A highlight of the celebration was the request from Sharon MacKenzie, Executive Director of the i2i Intergenerational Society, to use a design created by three BHS students, Avery, Kearsey and Nathan, as their national logo. “When designing our logo, we chose the tree to represent growth, along with the twisted trunk that really symbolizes intergenerational relationships and the connections we all have. The faces in the tree’s branches were used to show how the different generations come together to do amazing things”, said the students, “The colors of the leaves melding together in the middle of the tree was an obvious visual “mixing”; while the faces are more hidden, encouraging the viewers to look deeper into the design. The circular nature of our design speaks to the mutual benefit of all the people involved, a win-win for everyone. We hope that you can all appreciate our work of “heart”.

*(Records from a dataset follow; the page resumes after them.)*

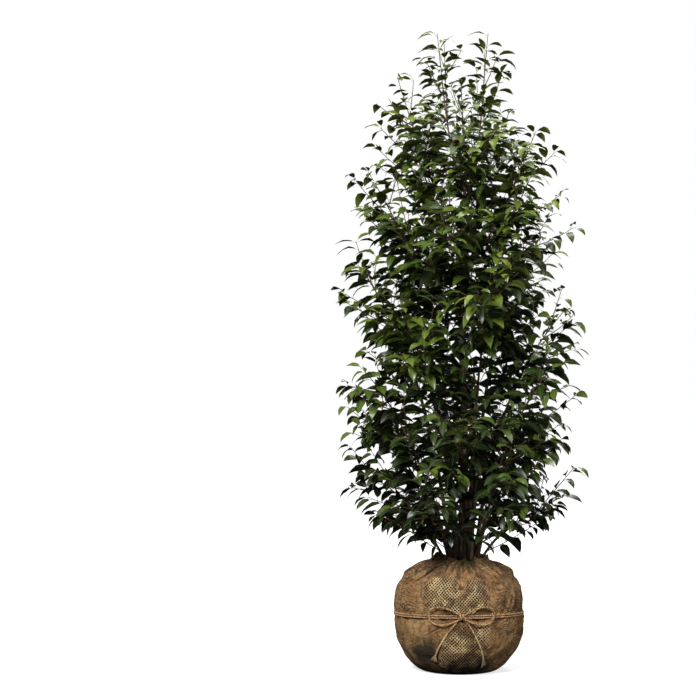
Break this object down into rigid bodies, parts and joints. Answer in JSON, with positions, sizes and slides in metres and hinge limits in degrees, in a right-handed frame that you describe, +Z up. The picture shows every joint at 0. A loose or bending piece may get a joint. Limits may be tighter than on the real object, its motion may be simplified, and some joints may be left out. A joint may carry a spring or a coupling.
{
  "type": "evergreen laurel shrub with wrapped root ball",
  "caption": "Tall multi-stemmed evergreen shrub for planting, its root ball wrapped in hessian and tied round with twine in a bow.",
  "frame": {"origin": "middle of the flat underside of the root ball", "axes": "+Z up along the plant; -Y is the front, the side with the bow; +X is to the right as seen from the front"},
  "size_m": [0.7694, 0.7901, 1.9425],
  "materials": {
    "hessian": "coarse tan-brown hessian, dry, stained with soil",
    "twine": "natural orange-tan twine",
    "bark": "dark brown young bark, slightly rough",
    "foliage": "glossy mid-green evergreen leaves, yellow-green at the young tips"
  },
  "bodies": {
    "root": {"root_ball": "hessian", "twine_upper_strand": "twine", "twine_lower_strand": "twine", "twine_knot": "twine", "twine_left_loop": "twine", "twine_right_loop": "twine", "twine_left_tail": "twine", "twine_right_tail": "twine", "trunk": "bark", "bough_skirt_1": "bark", "bough_skirt_2": "bark", "bough_skirt_3": "bark", "bough_skirt_4": "bark", "bough_skirt_5": "bark", "bough_skirt_6": "bark", "bough_low_1": "bark", "bough_low_2": "bark", "bough_low_3": "bark", "bough_low_4": "bark", "bough_low_5": "bark", "bough_low_6": "bark", "bough_middle_1": "bark", "bough_middle_2": "bark", "bough_middle_3": "bark", "bough_middle_4": "bark", "bough_middle_5": "bark", "bough_middle_6": "bark", "foliage_skirt_1": "foliage", "foliage_skirt_2": "foliage", "foliage_skirt_3": "foliage", "foliage_skirt_4": "foliage", "foliage_skirt_5": "foliage", "foliage_skirt_6": "foliage", "foliage_low_1": "foliage", "foliage_low_2": "foliage", "foliage_low_3": "foliage", "foliage_low_4": "foliage", "foliage_low_5": "foliage", "foliage_low_6": "foliage", "foliage_middle_1": "foliage", "foliage_middle_2": "foliage", "foliage_middle_3": "foliage", "foliage_middle_4": "foliage", "foliage_middle_5": "foliage", "foliage_middle_6": "foliage", "foliage_shoulder_1": "foliage", "foliage_shoulder_2": "foliage", "foliage_shoulder_3": "foliage", "foliage_shoulder_4": "foliage", "foliage_shoulder_5": "foliage", "foliage_shoulder_6": "foliage", "foliage_upper_1": "foliage", "foliage_upper_2": "foliage", "foliage_upper_3": "foliage", "foliage_upper_4": "foliage", "foliage_upper_5": "foliage", "foliage_leader_1": "foliage", "foliage_leader_2": "foliage", "foliage_top_1": "foliage"}
  },
  "joints": []
}
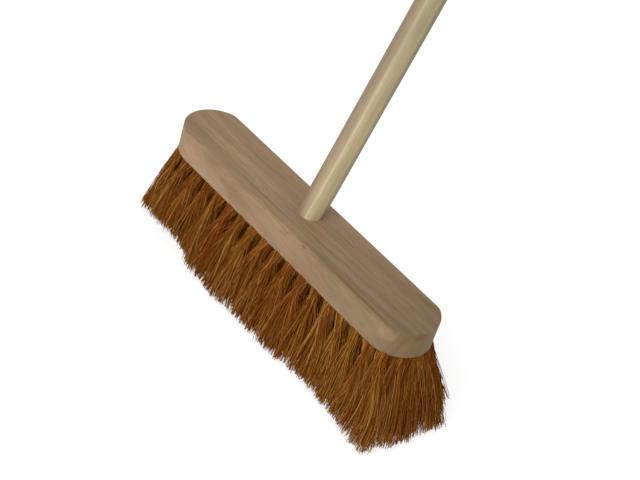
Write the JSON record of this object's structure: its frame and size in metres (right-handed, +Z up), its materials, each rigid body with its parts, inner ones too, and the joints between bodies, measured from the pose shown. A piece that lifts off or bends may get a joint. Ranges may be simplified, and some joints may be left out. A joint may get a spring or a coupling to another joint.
{
  "type": "push broom",
  "caption": "Straight wooden broom block with round ends, flaring coir tufts set in rows, and a long round wooden handle that leans back and pulls out of its socket.",
  "frame": {"origin": "in the plane of the bristle tips, straight under the middle of the block, on the floor that the broom sweeps", "axes": "+X along the head, +Y across it towards the side that the handle leans to, +Z up from the tips to the handle"},
  "size_m": [0.3424, 0.4048, 1.2212],
  "materials": {
    "block_wood": "bare planed beech",
    "handle_wood": "bare turned softwood",
    "coir": "brown coconut fibre",
    "staple_wire": "drawn wire"
  },
  "bodies": {
    "head": {"back_tuft_01": "coir", "back_tuft_02": "coir", "back_tuft_03": "coir", "back_tuft_04": "coir", "back_tuft_05": "coir", "back_tuft_06": "coir", "back_tuft_07": "coir", "back_tuft_08": "coir", "back_tuft_09": "coir", "back_tuft_10": "coir", "back_tuft_11": "coir", "back_tuft_12": "coir", "back_tuft_13": "coir", "back_tuft_14": "coir", "back_tuft_15": "coir", "back_tuft_16": "coir", "front_tuft_01": "coir", "front_tuft_02": "coir", "front_tuft_03": "coir", "front_tuft_04": "coir", "front_tuft_05": "coir", "front_tuft_06": "coir", "front_tuft_07": "coir", "front_tuft_08": "coir", "front_tuft_09": "coir", "front_tuft_10": "coir", "front_tuft_11": "coir", "front_tuft_12": "coir", "front_tuft_13": "coir", "front_tuft_14": "coir", "front_tuft_15": "coir", "front_tuft_16": "coir", "head_block": "block_wood", "inner_tufts_01": "coir", "inner_tufts_02": "coir", "inner_tufts_03": "coir", "inner_tufts_04": "coir", "inner_tufts_05": "coir", "inner_tufts_06": "coir", "inner_tufts_07": "coir", "inner_tufts_08": "coir", "inner_tufts_09": "coir", "inner_tufts_10": "coir", "inner_tufts_11": "coir", "inner_tufts_12": "coir", "inner_tufts_13": "coir", "inner_tufts_14": "coir", "inner_tufts_15": "coir", "inner_tufts_16": "coir", "left_tuft_1": "coir", "left_tuft_2": "coir", "left_tuft_3": "coir", "left_tuft_4": "coir", "right_tuft_1": "coir", "right_tuft_2": "coir", "right_tuft_3": "coir", "right_tuft_4": "coir", "tuft_staples": "staple_wire"},
    "handle": {"handle": "handle_wood"}
  },
  "joints": [
    {"name": "handle_pull", "type": "slide", "parent": "head", "child": "handle", "axis": [0, 0.289, 0.9573], "range_m": [0, 0.05]}
  ]
}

In describing the intergenerational initiatives, BHS teacher Shannon Lavigne said “What I have witnessed over the years is how very important all these interactions are for our seniors, no matter how small. Loneliness is a very real issue for seniors, whether their relatives don’t live near or Covid restrictions have kept them away, or simply that everyone is so busy with their daily lives that our elderly often get forgotten. A simple visit means so much to them, more than any gift that you could give, especially when that visit is from a child! There are so many valuable lessons and values that can be shared by our seniors, they truly are a resource that we don’t tap into nearly enough. Intergenerational relationships are truly win-win, with so much to gain by both parties.” Lavigne continued, “I am so very proud to be part of the group that created the logo that was adopted nationally. It was a true work of heart and the thought and care that went into the process of developing this logo was inspirational to me! Audrey does such AMAZING work in our community, and she is a real champion for seniors. I never hesitate to help when I can as I know her heart is always in the right place.”